>> Start DATA EXTRACT

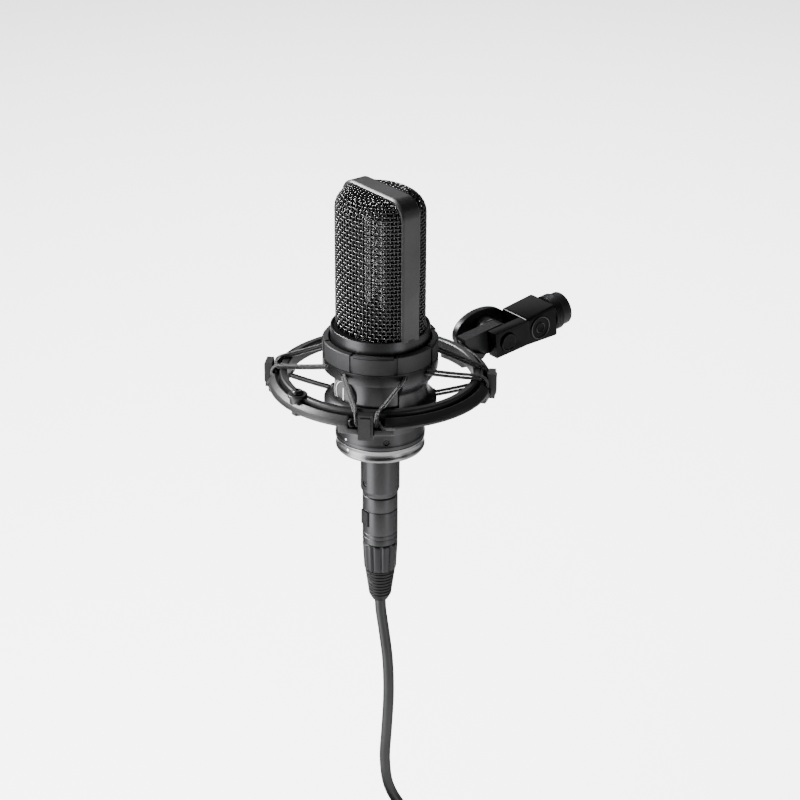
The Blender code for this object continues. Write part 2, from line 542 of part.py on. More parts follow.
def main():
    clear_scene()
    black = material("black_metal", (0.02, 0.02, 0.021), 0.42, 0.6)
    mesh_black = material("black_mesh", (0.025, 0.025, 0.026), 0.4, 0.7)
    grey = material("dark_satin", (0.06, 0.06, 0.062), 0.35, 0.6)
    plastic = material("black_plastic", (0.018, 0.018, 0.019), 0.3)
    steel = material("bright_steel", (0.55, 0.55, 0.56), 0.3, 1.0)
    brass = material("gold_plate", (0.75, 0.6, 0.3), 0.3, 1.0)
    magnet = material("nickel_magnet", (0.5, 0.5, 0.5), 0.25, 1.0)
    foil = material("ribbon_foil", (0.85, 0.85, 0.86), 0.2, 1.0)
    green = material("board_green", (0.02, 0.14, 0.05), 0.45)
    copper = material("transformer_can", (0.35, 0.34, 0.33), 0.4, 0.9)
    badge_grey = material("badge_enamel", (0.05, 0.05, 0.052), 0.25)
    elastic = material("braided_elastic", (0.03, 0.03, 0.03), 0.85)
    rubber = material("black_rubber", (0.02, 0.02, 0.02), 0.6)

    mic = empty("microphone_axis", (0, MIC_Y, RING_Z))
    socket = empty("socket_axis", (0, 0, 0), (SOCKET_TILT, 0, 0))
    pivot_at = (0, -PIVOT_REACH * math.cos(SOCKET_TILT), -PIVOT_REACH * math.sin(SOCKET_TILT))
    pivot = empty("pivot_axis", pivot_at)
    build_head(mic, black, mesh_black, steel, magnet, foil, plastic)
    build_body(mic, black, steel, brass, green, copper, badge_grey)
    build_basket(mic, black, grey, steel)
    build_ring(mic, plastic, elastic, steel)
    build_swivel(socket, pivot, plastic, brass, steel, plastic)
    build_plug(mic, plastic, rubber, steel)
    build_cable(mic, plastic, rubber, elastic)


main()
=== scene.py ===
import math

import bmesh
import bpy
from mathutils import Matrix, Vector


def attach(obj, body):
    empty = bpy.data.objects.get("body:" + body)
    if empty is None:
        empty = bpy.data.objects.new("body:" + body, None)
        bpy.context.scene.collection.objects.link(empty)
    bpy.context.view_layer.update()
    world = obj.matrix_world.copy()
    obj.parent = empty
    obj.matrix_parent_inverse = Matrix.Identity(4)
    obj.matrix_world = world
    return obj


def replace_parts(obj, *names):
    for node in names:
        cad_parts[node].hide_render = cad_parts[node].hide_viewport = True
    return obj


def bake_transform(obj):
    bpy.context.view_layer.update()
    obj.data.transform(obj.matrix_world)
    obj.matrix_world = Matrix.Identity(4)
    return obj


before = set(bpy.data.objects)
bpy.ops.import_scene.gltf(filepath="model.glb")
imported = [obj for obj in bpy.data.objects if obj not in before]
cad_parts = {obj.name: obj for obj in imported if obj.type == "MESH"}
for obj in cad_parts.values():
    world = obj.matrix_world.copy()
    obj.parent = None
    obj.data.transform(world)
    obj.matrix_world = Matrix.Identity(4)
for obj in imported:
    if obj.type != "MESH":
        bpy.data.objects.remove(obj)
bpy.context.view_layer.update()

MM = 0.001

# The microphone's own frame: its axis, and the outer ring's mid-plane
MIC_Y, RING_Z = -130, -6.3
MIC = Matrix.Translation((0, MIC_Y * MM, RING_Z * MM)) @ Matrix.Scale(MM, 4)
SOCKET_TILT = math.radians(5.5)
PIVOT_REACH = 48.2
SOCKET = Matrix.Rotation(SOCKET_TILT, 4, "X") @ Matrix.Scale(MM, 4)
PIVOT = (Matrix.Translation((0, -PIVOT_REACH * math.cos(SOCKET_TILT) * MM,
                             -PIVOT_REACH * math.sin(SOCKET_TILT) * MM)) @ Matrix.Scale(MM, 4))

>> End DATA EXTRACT

Print, without alteration, the lines from the line with "(0, MIC_Y, RING_Z))" to the line with "obj.parent = empty". Include both of them, and omit every other line.

◆ **PROBLEM SOLUTION**:
    mic = empty("microphone_axis", (0, MIC_Y, RING_Z))
    socket = empty("socket_axis", (0, 0, 0), (SOCKET_TILT, 0, 0))
    pivot_at = (0, -PIVOT_REACH * math.cos(SOCKET_TILT), -PIVOT_REACH * math.sin(SOCKET_TILT))
    pivot = empty("pivot_axis", pivot_at)
    build_head(mic, black, mesh_black, steel, magnet, foil, plastic)
    build_body(mic, black, steel, brass, green, copper, badge_grey)
    build_basket(mic, black, grey, steel)
    build_ring(mic, plastic, elastic, steel)
    build_swivel(socket, pivot, plastic, brass, steel, plastic)
    build_plug(mic, plastic, rubber, steel)
    build_cable(mic, plastic, rubber, elastic)


main()
=== scene.py ===
import math

import bmesh
import bpy
from mathutils import Matrix, Vector


def attach(obj, body):
    empty = bpy.data.objects.get("body:" + body)
    if empty is None:
        empty = bpy.data.objects.new("body:" + body, None)
        bpy.context.scene.collection.objects.link(empty)
    bpy.context.view_layer.update()
    world = obj.matrix_world.copy()
    obj.parent = empty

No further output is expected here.